Alessi v. Raybestos-Manhattan, Inc., 451 U.S. 504 (1981)

Alessi v. Raybestos-Manhattan, Inc.


No 79-1943
Argued March 4, 1981
Decided May 18, 1981 *
451 U.S. 504

APPEAL FROM THE UNITED STATES COURT OF APPEALS
FOR THE THIRD CIRCUIT

Syllabus

In two suits initiated in New Jersey state court, retired employees who had received workers’ compensation awards subsequent to retirement challenged the validity of provisions in their employers’ pension plans reducing a retiree’s pension benefits by an amount equal to a workers’ compensation award for which the retiree is eligible. These private pension plans are subject to federal regulation under the Employee Retirement Income Security Act of 1974 (ERISA). The employers independently removed the suits to Federal District Court, where the judges in each suit held that the pension offset provisions were invalid under a provision of the New Jersey Workers’ Compensation Act prohibiting such offsets; that Congress had not intended ERISA to preempt such state laws; that the offsets were prohibited by ERISA’s provision, 29 U.S.C. § 1053(a), prohibiting forfeitures of pension rights except under specified conditions inapplicable to these cases; and that a Treasury Regulation authorizing offsets based on workers’ compensation awards was invalid. The Court of Appeals consolidated appeals from the two decisions, and reversed.

Held:

1. Congress contemplated and approved the kind of pension provisions challenged here. Pp. 509-521.

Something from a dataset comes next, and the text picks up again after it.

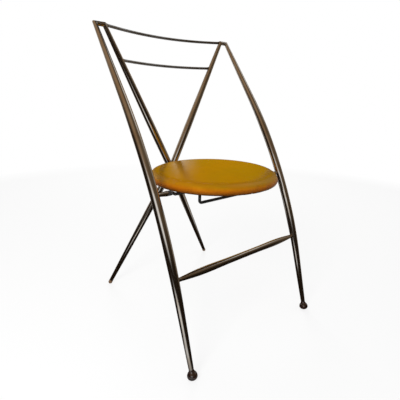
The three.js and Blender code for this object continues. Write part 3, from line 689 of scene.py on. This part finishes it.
# One tube runs whole from the top left to the bottom right, the other is two halves.
def makeRearTubes():
    pinBore = (pin["bore"], pin["boreDepth"])
    plugBore = (plugs["stemRadius"] + plugs["gap"], plugs["stemLength"])
    count = ringPoints["tube"]
    path = bentPath(rearTop(-1), crossing, rearTubeEnd(1), rear["bend"], rear["bendSteps"],
                    rear["straightSteps"])
    whole = bored(sweptRings(*withElbow(path, rearRadii(path), -1), backward, count), *plugBore)
    upper = sweptRings(*withElbow(*halfTube(rearTop(1)), 1), backward, count)
    lower = sweptRings(*halfTube(rearTubeEnd(-1)), backward, count)
    tubes = [("Long", whole, pinBore), ("Upper", upper, pinBore), ("Lower", lower, plugBore)]
    for end, rings, bore in tubes:
        piece = softenEdges(skin("rearTube" + end, boredStart(rings, *bore)), *softEdge["tube"])
        fit(piece, chrome, "rear_frame", "rear_tube_" + end.lower())

# A half ball, then a short cylinder with a rounded shoulder and a stem, turned about the tube's axis
# and pressed flat where it meets the floor.
def makePlug(label, side):
    radius, edge, head = plugs["radius"], plugs["edge"], plugs["headLength"]
    below = np.linspace(plugs["tipAngle"], math.pi / 2, plugs["headRings"])
    profile = np.vstack([
        np.stack([np.sin(below), -np.cos(below)], axis=-1) * radius,
        quarterArc((radius - edge, head - edge), edge, 0, 1),
        np.add((plugs["stemRadius"], head), plugs["stemRoot"]),
        np.add((plugs["stemRadius"], head + plugs["stemLength"]), plugs["stemTip"])])
    rings = turnedRings(profile, plugMiddle(side), rearFootUp(side))
    rings[..., 2] = np.maximum(rings[..., 2], 0)
    piece = skin("rearPlug" + label, rings, sharpAngle=sharp["turned"])
    fit(piece, tanPlastic, "rear_frame", "rear_plug_" + label.lower())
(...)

(a) Pension plan provisions for offsets based on workers’ compensation awards do not contravene ERISA’s nonforfeiture provisions. While § 1053(a) prohibits forfeitures of vested rights, with specified exceptions that do not include workers’ compensation offsets, nevertheless other provisions make it clear that ERISA leaves to the private parties creating the pension plan the determination of the content or amount of benefits that, once vested, cannot be forfeited. The statutory definition of "nonforfeitable" pension benefits, 29 U.S.C. § 1002(19), assures that an employee’s claim to the protected benefit is legally enforceable, but it does not guarantee a particular amount or a method for calculating the benefit. Cf. Nachman Corp. v. Pension Benefit Guaranty Corp., 446 U.S. 359. It is particularly pertinent that Congress did not prohibit "integration," a calculation practice under which benefit levels are determined by combining pension funds with other public income streams available to the retired employee. Rather, Congress accepted the practice by expressly preserving the option of pension fund integration with benefits available under both the Social Security Act and the Railroad Retirement Act. Offsets against pension benefits for workers’ compensation awards work much like the integration of pension benefits with Social Security or Railroad Retirement payments, and thus the nonforfeiture provision of § 1053(a) has no more applicability to the former kind of integration than it does to the latter. Pp. 510-517.

(b) Although neither ERISA nor its legislative history mentions integration with workers’ compensation, ERISA does not forbid the Treasury Regulation permitting reductions of pension benefits based on awards under state workers’ compensation laws, or Internal Revenue Service rulings to the same effect. There is no merit in the argument that integration of pension funds with workers’ compensation awards, which are based on work-related injuries, lacks the rationale behind ERISA’s permission of integration of pension funds with Social Security and Railroad Retirement payments, which supply payments for wages lost due to retirement. Both the Social Security and Railroad Retirement Acts also provide payments for disability, and ERISA permits pension integration with such benefits, as well as with benefits for wages lost due to retirement. Moreover, when it enacted ERISA, Congress knew of the IRS rulings permitting integration with workers’ compensation benefits and left them in effect. Pp. 517-521.

2. The New Jersey statute in question is preempted by federal law insofar as it eliminates a method for calculating pension benefits under plans governed by ERISA. The provision of ERISA, 29 U.S.C. § 1144(a), stating that the Act’s provisions shall supersede any state laws that "relate to any [covered] employee benefit plan," demonstrates that Congress meant to establish pension plan regulation as exclusively a federal concern. Regardless of whether the purpose of the New Jersey statute might have been to protect the employee’s right to workers’ compensation disability benefits, rather than to regulate pension plans, the statute "relate[s] to pension plans" governed by ERISA because it eliminates one method for calculating pension benefits -- integration -- that is permitted by federal law, and the state provision thus is an impermissible intrusion on the federal regulatory scheme. It is of no moment that New Jersey intrudes indirectly, through a workers’ compensation law, rather than directly, through a statute called "pension regulation," since ERISA makes clear that even indirect state action bearing on private pensions may encroach upon the area of exclusive federal concern. Moreover, where, as here, pension plans emerge from collective bargaining, the additional federal interest in precluding state interference in labor-management negotiations calls for preemption of state efforts to regulate pension term. Pp. 521-526.

616 F.2d 1238, affirmed.

MARSHALL, J., delivered the opinion of the Court, in which all other Members joined, except BRENNAN, J., who took no part in the decision of the case.